People like me need something else, another faction, an alternative. A movement that is less concerned with safety. A movement of people willing to take some risks. A movement that openly declares war on the forces that have declared war on us. We need the youth to be leading it and we need elders to provide logistics, support and strategy.
During the sixties, there were alternative and competing visions on the left. There was Malcolm X and there was MLK Jr. There was nonviolent protest and violent protest. There was unlawful subversion and peaceful activism. I am not glorifying the 60s, people died and were imprisoned, people were assassinated, it was an ugly and dangerous era. Yet the country was moved forward because of the stakes. Because civil war was possible. Because the country saw itself in the mirror and a future it didn't want and was forced to make changes.

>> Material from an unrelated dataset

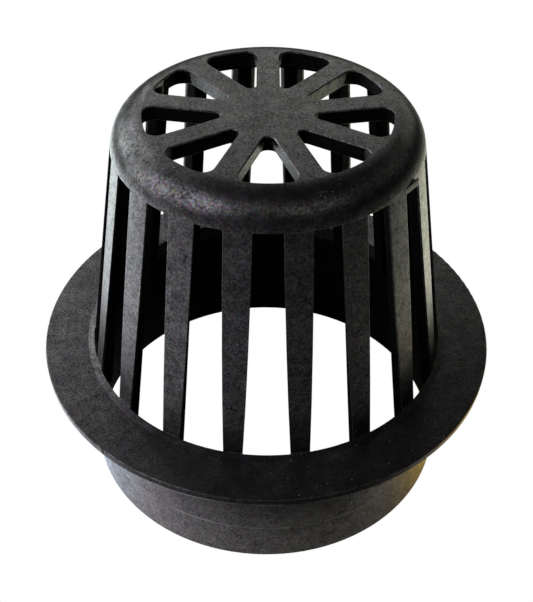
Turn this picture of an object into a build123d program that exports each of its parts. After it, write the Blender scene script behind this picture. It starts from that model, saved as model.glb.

Today the stakes are as grave. But there is no fighting left. The choices presented are on the right. The threat of rebellion comes from the Tea Party and the radical, armed right. They bring guns to rallies, they vandalize property, they seek to physically intimidate their enemies. Largely our response on the left has been rhetorical.
There are exceptions. The citizens in Wisconsin have challenged the void, stepping into the shoes of nonviolent protestors before them. The activist hacker group Anonymous and the whistleblower Wikileaks are confronting the authorities in ways that risk their physical safety. But they are mostly alone, while the rest of us watch and wait, blogging away, risking very little on our behalves, passing defeat forward to our children, unlike the generations before us. That is not acceptable.
To my mind our Democratic leadership has become the problem, a more dangerous problem than the GOP. We know what the GOP is but we still believe we can change the Democrats. I am done with them and looking for what is next. And getting ready for when the willing decide to join the fight.